I know I am talented. Sounds so conceited...especially in print...:) but I've always known I can act. I've been doing it since before I have memories, and I've always known I was good at it. It has always been the external things that have kept me down, so to speak. Body type, parents who aren't willing to take me to auditions or rehearsal, that sort of thing. The voice part has always been a struggle. Fifth grade, Ms. Sullivan's music class, warm ups...and my elementary school nemesis leaned forward and hissed "Ariella, you need to quiet down, your voice is terrible. Really, don't sing." Sadly, I kind of listened. I was still in the shows as long as I was at that school (til 8th grade), which were musicals, but I never sang out again. In junior high, I focused on just plain drama, and went to my high school planning on the same. I fell into the musical theater class to get out of doing PE, as was my option, and had the good fortune of being taught by 2 incredible people who absolutely kindled my love affair with the musical. I actually remember being asked by the principal, who was doing my schedule (it was a small magnet start up then), "You're here for drama, do you want to do Musical Theater Workshop as your PE requirement?" My response? "What's Musical Theater?". Heh. He explained that it meant Broadway Style shows, and being as I had been in plenty, and being as I had just come from a junior high where PE meant running around the giant grass field, I said yes straightaway.


High school was fantastic. I loved it a lot...I never made it into the smaller, fall productions, as I didn't have nearly the voice to compete with the incredibly talented folks who were favored by the powers that were, but I did do all the Drama performances, and I was in the larger Spring musicals as part of the ensemble. I knew that the director would have liked to cast me with a bigger part, but since I was unwilling to lose the weight he and the school counselor suggested I lose, and since even with him working with me my voice wasn't nearly as strong as the other girls with similar body types, I got ensemble. There are no small parts, only small actors, I was told repeatedly...and I took what I got and worked my booty off. I felt a little vindicated when I was the person he called the summer after graduation to fill in for a role in a show he was directing at a CLO...but it would have been nice to get some bigger parts in high school. Just sayin'.

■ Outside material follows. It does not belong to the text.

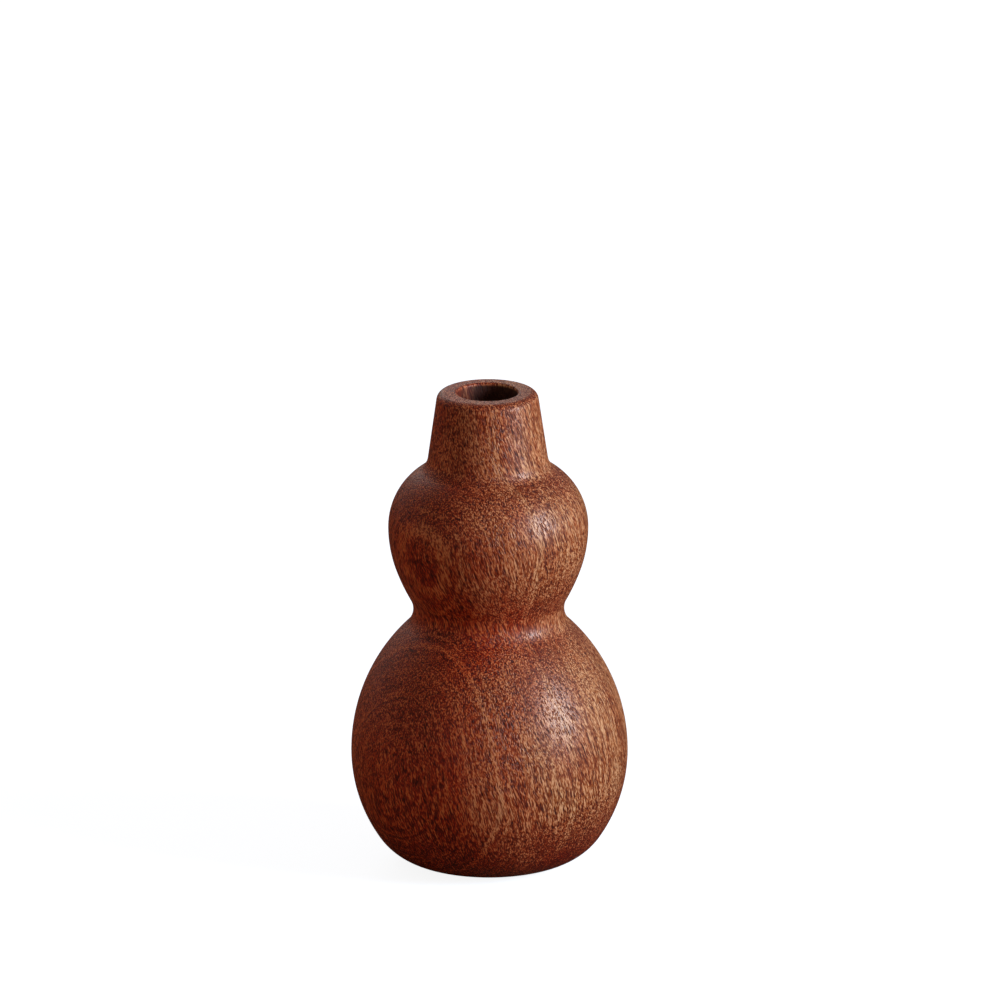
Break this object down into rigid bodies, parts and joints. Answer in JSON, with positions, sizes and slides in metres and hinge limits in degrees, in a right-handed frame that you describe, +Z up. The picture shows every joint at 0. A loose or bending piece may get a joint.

One place I have always felt confident singing has been camp. When I was a CIT, I was singing a camp song during the slideshow we always had after the dance, and the now husband of the counselor I was paired with turned and looked at me and earnestly said "Share that gift, babe". I remember thinking it was odd, no one had ever complimented my singing before...and obviously it had an effect, cause I remember the moment clear as day, 20 years later. I often think about it when we are at campfire, and I am standing at the front of camp, holding the guitar books for the guitar players...especially on the first few nights, when everyone is still timid and unsure of the songs, and I feel like I need to sing louder to make sure they feel like they can sing too...I am taken back to that moment, sitting on the floor of the dining hall, a camper in each arm, being given that nugget of praise. Gift? I don't know about that...but it made me feel ok sharing it anyway.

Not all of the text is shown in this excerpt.